• **Supplied information**:
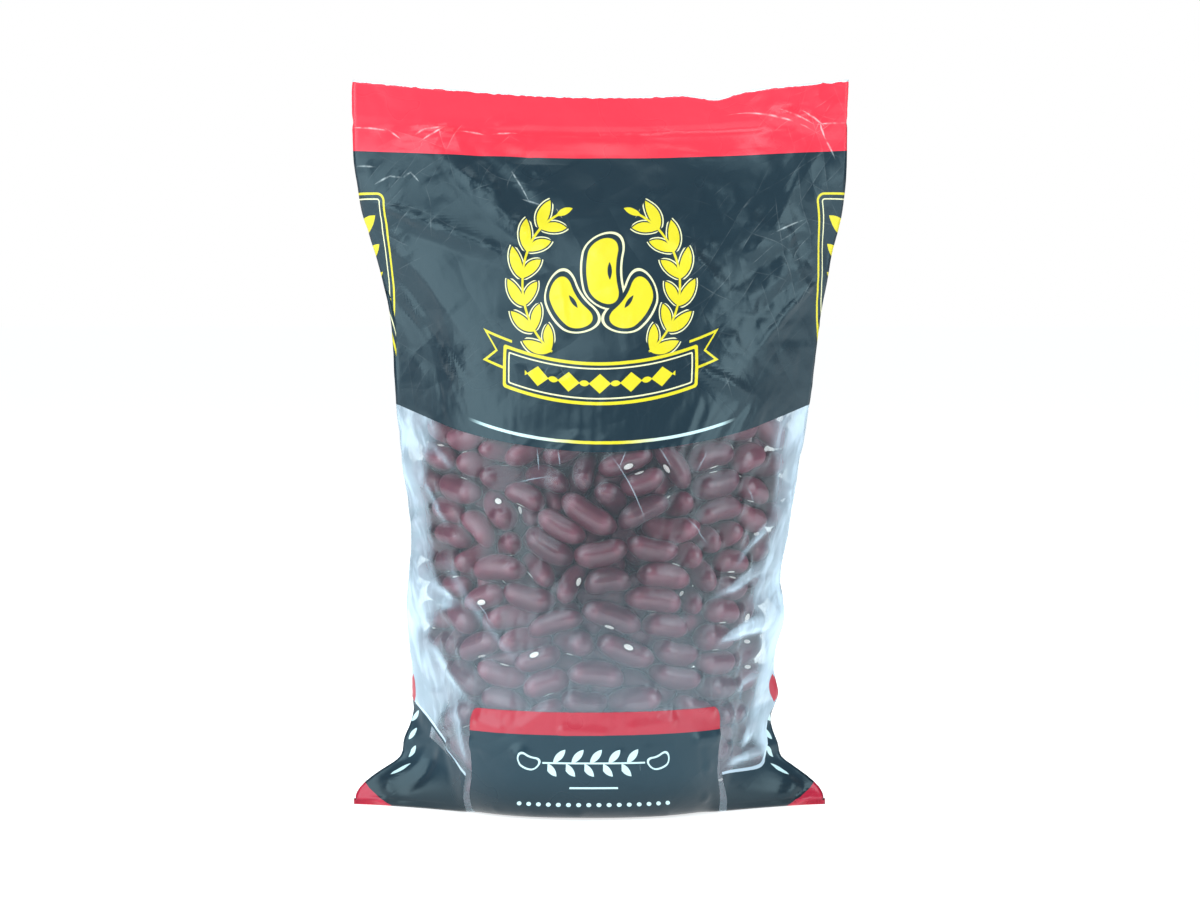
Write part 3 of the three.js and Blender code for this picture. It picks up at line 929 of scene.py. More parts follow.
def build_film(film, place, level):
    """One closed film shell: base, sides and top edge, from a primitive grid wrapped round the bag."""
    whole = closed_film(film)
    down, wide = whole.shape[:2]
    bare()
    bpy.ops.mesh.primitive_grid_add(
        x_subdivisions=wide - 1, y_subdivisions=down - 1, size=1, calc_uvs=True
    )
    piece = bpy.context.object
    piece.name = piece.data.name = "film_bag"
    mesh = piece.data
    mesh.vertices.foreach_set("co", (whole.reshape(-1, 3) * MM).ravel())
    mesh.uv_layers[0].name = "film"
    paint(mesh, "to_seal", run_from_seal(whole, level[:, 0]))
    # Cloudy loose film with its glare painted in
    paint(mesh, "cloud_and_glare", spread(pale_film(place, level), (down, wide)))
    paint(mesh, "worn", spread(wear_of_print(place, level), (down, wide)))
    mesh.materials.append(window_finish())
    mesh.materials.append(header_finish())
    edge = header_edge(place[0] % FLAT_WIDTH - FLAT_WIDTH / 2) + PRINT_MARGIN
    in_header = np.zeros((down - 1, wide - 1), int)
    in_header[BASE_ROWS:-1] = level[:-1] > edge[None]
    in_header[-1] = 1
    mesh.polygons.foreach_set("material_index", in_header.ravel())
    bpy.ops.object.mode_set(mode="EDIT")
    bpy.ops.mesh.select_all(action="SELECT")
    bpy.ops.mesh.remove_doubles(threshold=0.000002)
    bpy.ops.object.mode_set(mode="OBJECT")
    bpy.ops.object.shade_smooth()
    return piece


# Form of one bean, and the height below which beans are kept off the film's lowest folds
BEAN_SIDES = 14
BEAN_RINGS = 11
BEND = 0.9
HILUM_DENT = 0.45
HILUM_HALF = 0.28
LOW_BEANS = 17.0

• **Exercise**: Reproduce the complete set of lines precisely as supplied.

• **Output below**:
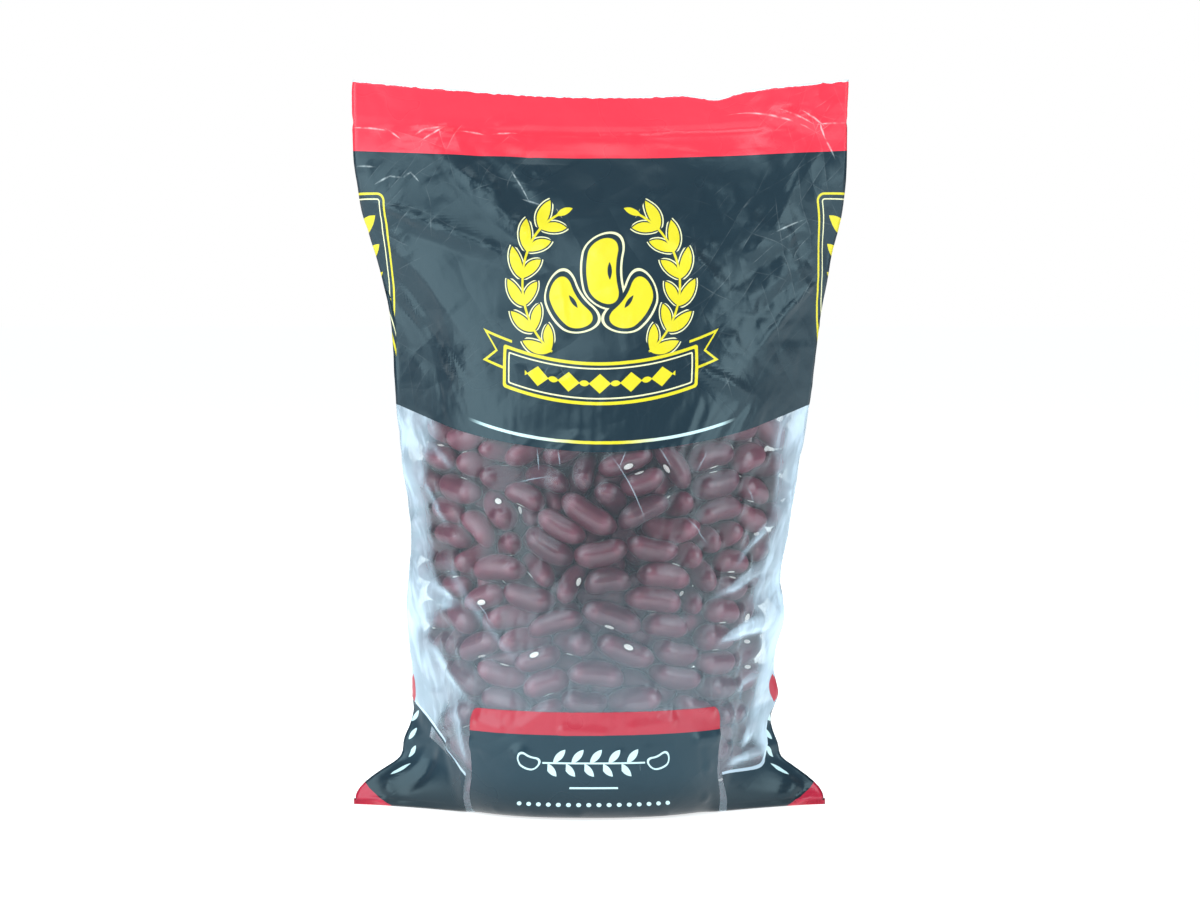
Write part 3 of the three.js and Blender code for this picture. It picks up at line 929 of scene.py. More parts follow.
def build_film(film, place, level):
    """One closed film shell: base, sides and top edge, from a primitive grid wrapped round the bag."""
    whole = closed_film(film)
    down, wide = whole.shape[:2]
    bare()
    bpy.ops.mesh.primitive_grid_add(
        x_subdivisions=wide - 1, y_subdivisions=down - 1, size=1, calc_uvs=True
    )
    piece = bpy.context.object
    piece.name = piece.data.name = "film_bag"
    mesh = piece.data
    mesh.vertices.foreach_set("co", (whole.reshape(-1, 3) * MM).ravel())
    mesh.uv_layers[0].name = "film"
    paint(mesh, "to_seal", run_from_seal(whole, level[:, 0]))
    # Cloudy loose film with its glare painted in
    paint(mesh, "cloud_and_glare", spread(pale_film(place, level), (down, wide)))
    paint(mesh, "worn", spread(wear_of_print(place, level), (down, wide)))
    mesh.materials.append(window_finish())
    mesh.materials.append(header_finish())
    edge = header_edge(place[0] % FLAT_WIDTH - FLAT_WIDTH / 2) + PRINT_MARGIN
    in_header = np.zeros((down - 1, wide - 1), int)
    in_header[BASE_ROWS:-1] = level[:-1] > edge[None]
    in_header[-1] = 1
    mesh.polygons.foreach_set("material_index", in_header.ravel())
    bpy.ops.object.mode_set(mode="EDIT")
    bpy.ops.mesh.select_all(action="SELECT")
    bpy.ops.mesh.remove_doubles(threshold=0.000002)
    bpy.ops.object.mode_set(mode="OBJECT")
    bpy.ops.object.shade_smooth()
    return piece


# Form of one bean, and the height below which beans are kept off the film's lowest folds
BEAN_SIDES = 14
BEAN_RINGS = 11
BEND = 0.9
HILUM_DENT = 0.45
HILUM_HALF = 0.28
LOW_BEANS = 17.0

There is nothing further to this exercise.